Clearly, however and unfortunately, both master and slave consciously or unconsciously bought into a paternalistic relationship and strengthened it by their respective behavior based on masters generally taking responsibility for clothing, feeding and protecting (not necessarily well) and slaves coming to expect it. This led to some slave owners believing their own propaganda and feeling betrayed by the “lack of gratitude” slaves showed when they would run away or had the audacity to leave the plantation or farm after the war or Union army freed them.
Varied Voices
For me, the best aspect of Roll, Jordan, Roll was Genovese’s use of quotes from slaveholders and slaves across the wide array of topics covered, offering varied voices and circumstances to create a broader, more textured understanding of the state of slavery in the South.

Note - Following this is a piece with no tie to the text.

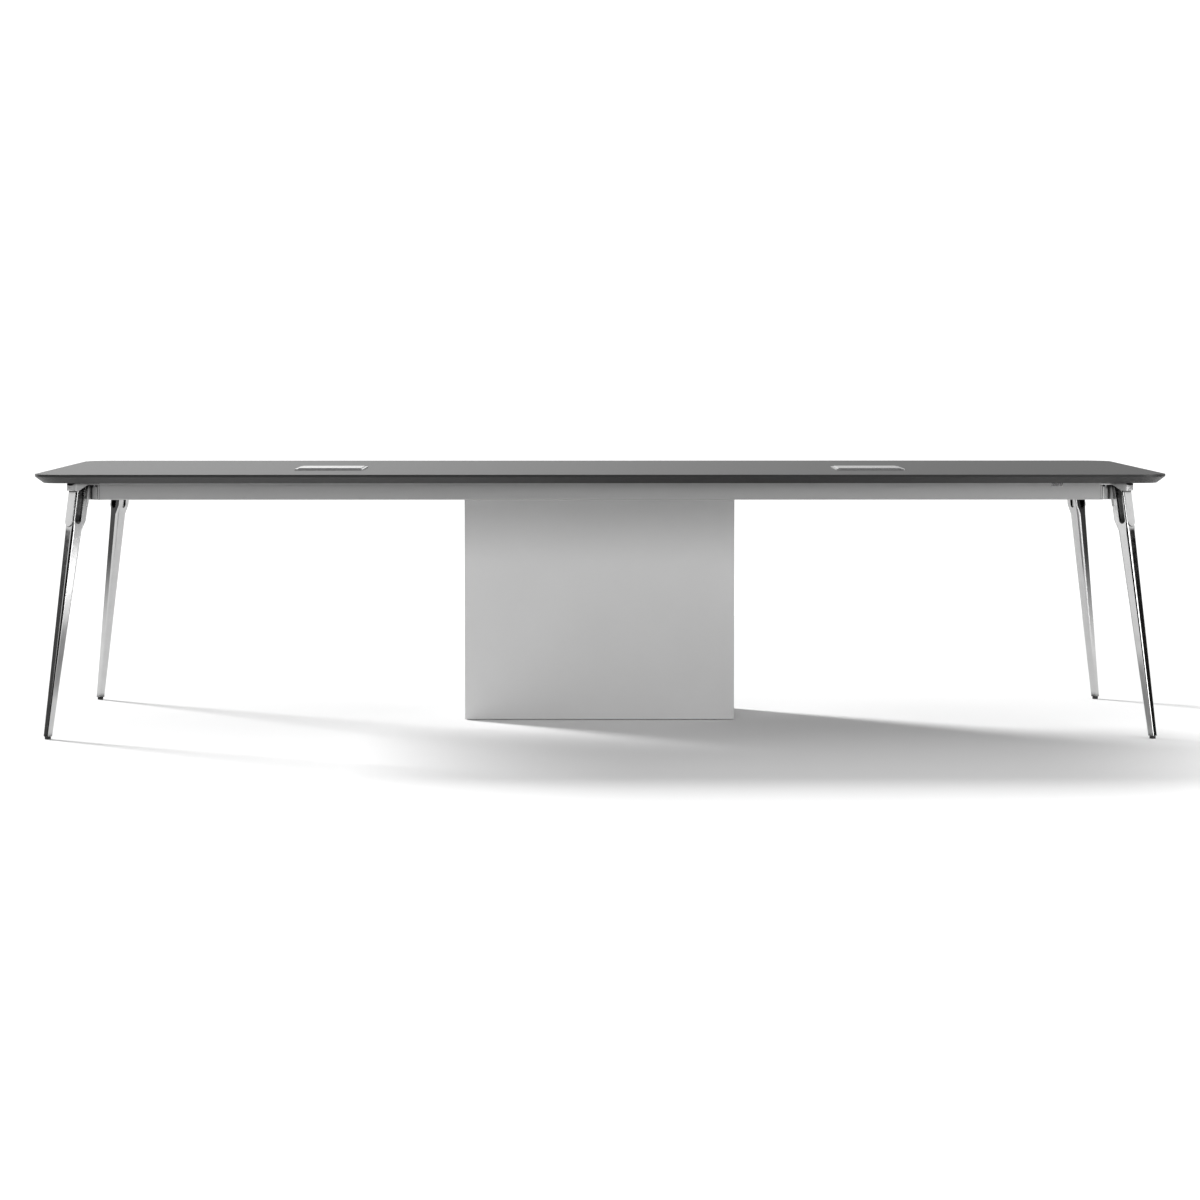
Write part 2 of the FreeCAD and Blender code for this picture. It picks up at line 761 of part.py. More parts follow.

I also appreciated the book’s discussion of the development of an ironic style of communication among slaves. They didn’t have the freedom to speak the truth so they developed the ability to speak “undercover,” saying at times the opposite of what they meant. Roll, Jordan, Roll never gives us a stereotypical slave as fool, while it does capture slaves sometimes playing the fool to manage masters, some of whom understood and at times appreciate the theater and some who become the fools by not recognizing the manipulation.
Another appreciated aspect of Roll, Jordan, Roll was revelation of the flexibility of the slave work calendar. Sometimes we’re left with the impression slaves were worked 14-16 hours a day constantly for years on end, always leaving one wondering how they could survive. That was the lot of some slaves in other countries in the hemisphere where they were literally worked to death. But in the American South, master self-interest meant slaves generally were not required to work such long hours in all weather conditions year round. During specific seasons and activities, such as cotton harvest, they did labor exceptionally long days. But that was, Genovese suggests, the exception. That’s not to imply slave life was pleasurable because of a “shortened” work day as forced labor and hours are wrong and miserable on any scale. But it presents a more realistic perspective on work hours.
Roll, Jordan, Roll is dense, long (nearly 700 pages; over 800 with notes) and complicated. It covers a wide expanse of topics, including religion, law, work and work conditions, freedmen, mammys, runaways, love, sex, drivers and overseers, marriage, the elderly, children, cooking and funerals. (Researching the last topic is why I picked up the book in the first place.) Necessarily some topics aren’t covered in as much depth as I would have liked. But the book is a major accomplishment and a unique contribution to our understanding of the world the slaves made. In the end it is an indispensable tribute to what slaves were able to achieve in spite of being forced to play a rigged game of chance.
Mr. Genovese great labor enriched my understanding of the awful institution of slavery in the South.
Nod to transparency: Some members of my family descend from slaves held in the US and one family of ancestors held—based on census records—two slaves, a young woman and a boy under 10.